▶ **Records supplied**:
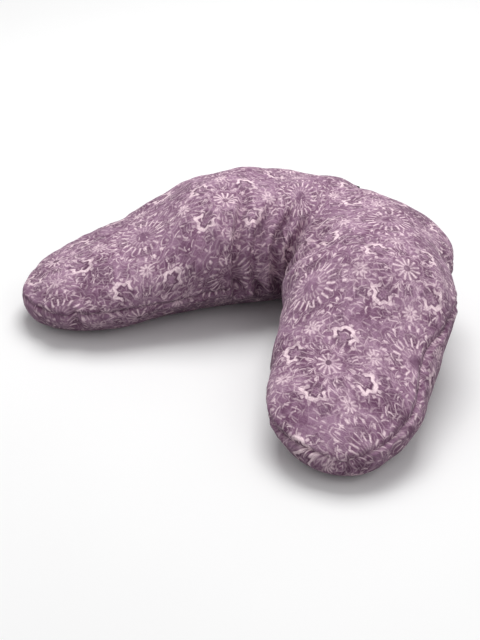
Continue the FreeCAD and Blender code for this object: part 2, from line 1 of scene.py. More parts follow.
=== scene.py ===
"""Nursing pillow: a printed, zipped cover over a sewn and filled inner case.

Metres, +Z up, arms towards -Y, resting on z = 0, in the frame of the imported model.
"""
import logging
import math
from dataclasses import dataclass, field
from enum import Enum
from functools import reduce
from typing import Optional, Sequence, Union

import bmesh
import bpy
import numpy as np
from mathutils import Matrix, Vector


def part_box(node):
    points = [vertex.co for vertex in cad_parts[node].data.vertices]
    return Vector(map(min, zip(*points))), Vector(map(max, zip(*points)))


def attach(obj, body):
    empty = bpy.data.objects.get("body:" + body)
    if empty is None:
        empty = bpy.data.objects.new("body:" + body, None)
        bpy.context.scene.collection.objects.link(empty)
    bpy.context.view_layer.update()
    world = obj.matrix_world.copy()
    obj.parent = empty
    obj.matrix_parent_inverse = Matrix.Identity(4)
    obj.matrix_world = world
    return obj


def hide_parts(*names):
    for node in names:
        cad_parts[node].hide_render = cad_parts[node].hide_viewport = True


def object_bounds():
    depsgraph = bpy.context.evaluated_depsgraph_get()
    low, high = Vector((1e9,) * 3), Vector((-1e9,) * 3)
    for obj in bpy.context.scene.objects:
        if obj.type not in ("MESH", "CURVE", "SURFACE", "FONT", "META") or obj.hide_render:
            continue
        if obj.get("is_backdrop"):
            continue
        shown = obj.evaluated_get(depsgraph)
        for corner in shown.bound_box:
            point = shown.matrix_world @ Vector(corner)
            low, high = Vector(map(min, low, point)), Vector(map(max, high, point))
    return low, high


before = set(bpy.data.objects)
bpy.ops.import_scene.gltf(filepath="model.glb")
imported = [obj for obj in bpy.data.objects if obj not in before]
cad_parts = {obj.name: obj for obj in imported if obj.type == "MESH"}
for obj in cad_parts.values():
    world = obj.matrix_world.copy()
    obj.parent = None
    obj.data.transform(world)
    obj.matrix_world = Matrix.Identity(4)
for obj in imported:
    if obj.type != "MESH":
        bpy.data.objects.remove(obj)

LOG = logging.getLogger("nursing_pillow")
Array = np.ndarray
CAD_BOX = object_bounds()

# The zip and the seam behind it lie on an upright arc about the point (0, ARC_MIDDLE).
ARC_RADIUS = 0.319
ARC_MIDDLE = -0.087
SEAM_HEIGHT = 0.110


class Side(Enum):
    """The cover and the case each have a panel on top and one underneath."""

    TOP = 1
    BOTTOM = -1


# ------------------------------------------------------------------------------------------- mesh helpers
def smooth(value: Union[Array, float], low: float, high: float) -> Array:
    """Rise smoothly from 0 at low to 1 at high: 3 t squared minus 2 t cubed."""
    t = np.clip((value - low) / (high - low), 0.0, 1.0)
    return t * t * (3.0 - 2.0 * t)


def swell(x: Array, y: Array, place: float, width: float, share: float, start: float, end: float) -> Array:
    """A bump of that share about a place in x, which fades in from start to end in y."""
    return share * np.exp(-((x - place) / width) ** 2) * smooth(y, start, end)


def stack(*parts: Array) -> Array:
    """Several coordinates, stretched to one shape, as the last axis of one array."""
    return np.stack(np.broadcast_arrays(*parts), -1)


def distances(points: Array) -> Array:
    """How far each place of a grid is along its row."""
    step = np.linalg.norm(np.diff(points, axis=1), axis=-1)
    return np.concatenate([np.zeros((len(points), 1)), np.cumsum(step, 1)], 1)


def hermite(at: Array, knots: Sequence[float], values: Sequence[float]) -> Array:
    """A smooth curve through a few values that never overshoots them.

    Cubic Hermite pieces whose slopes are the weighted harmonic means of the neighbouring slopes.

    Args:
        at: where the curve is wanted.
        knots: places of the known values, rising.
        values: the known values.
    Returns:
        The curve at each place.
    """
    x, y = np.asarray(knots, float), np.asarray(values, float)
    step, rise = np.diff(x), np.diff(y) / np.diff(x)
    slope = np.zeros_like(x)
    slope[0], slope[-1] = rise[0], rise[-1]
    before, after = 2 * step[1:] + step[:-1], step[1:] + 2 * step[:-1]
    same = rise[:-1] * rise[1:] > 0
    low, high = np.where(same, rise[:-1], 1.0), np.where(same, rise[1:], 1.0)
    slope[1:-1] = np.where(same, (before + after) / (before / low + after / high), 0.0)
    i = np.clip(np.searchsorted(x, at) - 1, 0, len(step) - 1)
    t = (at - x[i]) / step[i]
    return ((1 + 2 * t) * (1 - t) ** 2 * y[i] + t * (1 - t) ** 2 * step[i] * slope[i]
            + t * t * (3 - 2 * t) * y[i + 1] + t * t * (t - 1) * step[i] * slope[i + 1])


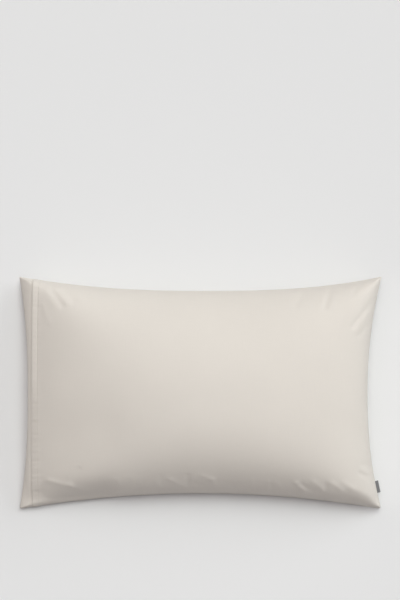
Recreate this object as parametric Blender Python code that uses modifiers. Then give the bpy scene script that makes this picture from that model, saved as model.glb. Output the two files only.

▶ **Description of the task**:
Set out the complete listing exactly as shown.

▶ **Answer for this exercise**:
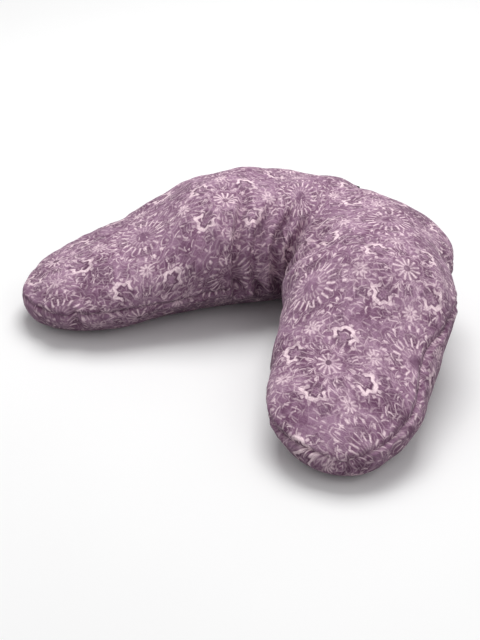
Continue the FreeCAD and Blender code for this object: part 2, from line 1 of scene.py. More parts follow.
=== scene.py ===
"""Nursing pillow: a printed, zipped cover over a sewn and filled inner case.

Metres, +Z up, arms towards -Y, resting on z = 0, in the frame of the imported model.
"""
import logging
import math
from dataclasses import dataclass, field
from enum import Enum
from functools import reduce
from typing import Optional, Sequence, Union

import bmesh
import bpy
import numpy as np
from mathutils import Matrix, Vector


def part_box(node):
    points = [vertex.co for vertex in cad_parts[node].data.vertices]
    return Vector(map(min, zip(*points))), Vector(map(max, zip(*points)))


def attach(obj, body):
    empty = bpy.data.objects.get("body:" + body)
    if empty is None:
        empty = bpy.data.objects.new("body:" + body, None)
        bpy.context.scene.collection.objects.link(empty)
    bpy.context.view_layer.update()
    world = obj.matrix_world.copy()
    obj.parent = empty
    obj.matrix_parent_inverse = Matrix.Identity(4)
    obj.matrix_world = world
    return obj


def hide_parts(*names):
    for node in names:
        cad_parts[node].hide_render = cad_parts[node].hide_viewport = True


def object_bounds():
    depsgraph = bpy.context.evaluated_depsgraph_get()
    low, high = Vector((1e9,) * 3), Vector((-1e9,) * 3)
    for obj in bpy.context.scene.objects:
        if obj.type not in ("MESH", "CURVE", "SURFACE", "FONT", "META") or obj.hide_render:
            continue
        if obj.get("is_backdrop"):
            continue
        shown = obj.evaluated_get(depsgraph)
        for corner in shown.bound_box:
            point = shown.matrix_world @ Vector(corner)
            low, high = Vector(map(min, low, point)), Vector(map(max, high, point))
    return low, high


before = set(bpy.data.objects)
bpy.ops.import_scene.gltf(filepath="model.glb")
imported = [obj for obj in bpy.data.objects if obj not in before]
cad_parts = {obj.name: obj for obj in imported if obj.type == "MESH"}
for obj in cad_parts.values():
    world = obj.matrix_world.copy()
    obj.parent = None
    obj.data.transform(world)
    obj.matrix_world = Matrix.Identity(4)
for obj in imported:
    if obj.type != "MESH":
        bpy.data.objects.remove(obj)

LOG = logging.getLogger("nursing_pillow")
Array = np.ndarray
CAD_BOX = object_bounds()

# The zip and the seam behind it lie on an upright arc about the point (0, ARC_MIDDLE).
ARC_RADIUS = 0.319
ARC_MIDDLE = -0.087
SEAM_HEIGHT = 0.110


class Side(Enum):
    """The cover and the case each have a panel on top and one underneath."""

    TOP = 1
    BOTTOM = -1


# ------------------------------------------------------------------------------------------- mesh helpers
def smooth(value: Union[Array, float], low: float, high: float) -> Array:
    """Rise smoothly from 0 at low to 1 at high: 3 t squared minus 2 t cubed."""
    t = np.clip((value - low) / (high - low), 0.0, 1.0)
    return t * t * (3.0 - 2.0 * t)


def swell(x: Array, y: Array, place: float, width: float, share: float, start: float, end: float) -> Array:
    """A bump of that share about a place in x, which fades in from start to end in y."""
    return share * np.exp(-((x - place) / width) ** 2) * smooth(y, start, end)


def stack(*parts: Array) -> Array:
    """Several coordinates, stretched to one shape, as the last axis of one array."""
    return np.stack(np.broadcast_arrays(*parts), -1)


def distances(points: Array) -> Array:
    """How far each place of a grid is along its row."""
    step = np.linalg.norm(np.diff(points, axis=1), axis=-1)
    return np.concatenate([np.zeros((len(points), 1)), np.cumsum(step, 1)], 1)


def hermite(at: Array, knots: Sequence[float], values: Sequence[float]) -> Array:
    """A smooth curve through a few values that never overshoots them.

    Cubic Hermite pieces whose slopes are the weighted harmonic means of the neighbouring slopes.

    Args:
        at: where the curve is wanted.
        knots: places of the known values, rising.
        values: the known values.
    Returns:
        The curve at each place.
    """
    x, y = np.asarray(knots, float), np.asarray(values, float)
    step, rise = np.diff(x), np.diff(y) / np.diff(x)
    slope = np.zeros_like(x)
    slope[0], slope[-1] = rise[0], rise[-1]
    before, after = 2 * step[1:] + step[:-1], step[1:] + 2 * step[:-1]
    same = rise[:-1] * rise[1:] > 0
    low, high = np.where(same, rise[:-1], 1.0), np.where(same, rise[1:], 1.0)
    slope[1:-1] = np.where(same, (before + after) / (before / low + after / high), 0.0)
    i = np.clip(np.searchsorted(x, at) - 1, 0, len(step) - 1)
    t = (at - x[i]) / step[i]
    return ((1 + 2 * t) * (1 - t) ** 2 * y[i] + t * (1 - t) ** 2 * step[i] * slope[i]
            + t * t * (3 - 2 * t) * y[i + 1] + t * t * (t - 1) * step[i] * slope[i + 1])


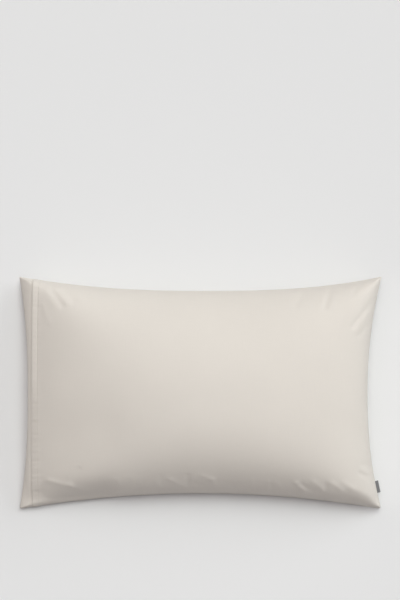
Recreate this object as parametric Blender Python code that uses modifiers. Then give the bpy scene script that makes this picture from that model, saved as model.glb. Output the two files only.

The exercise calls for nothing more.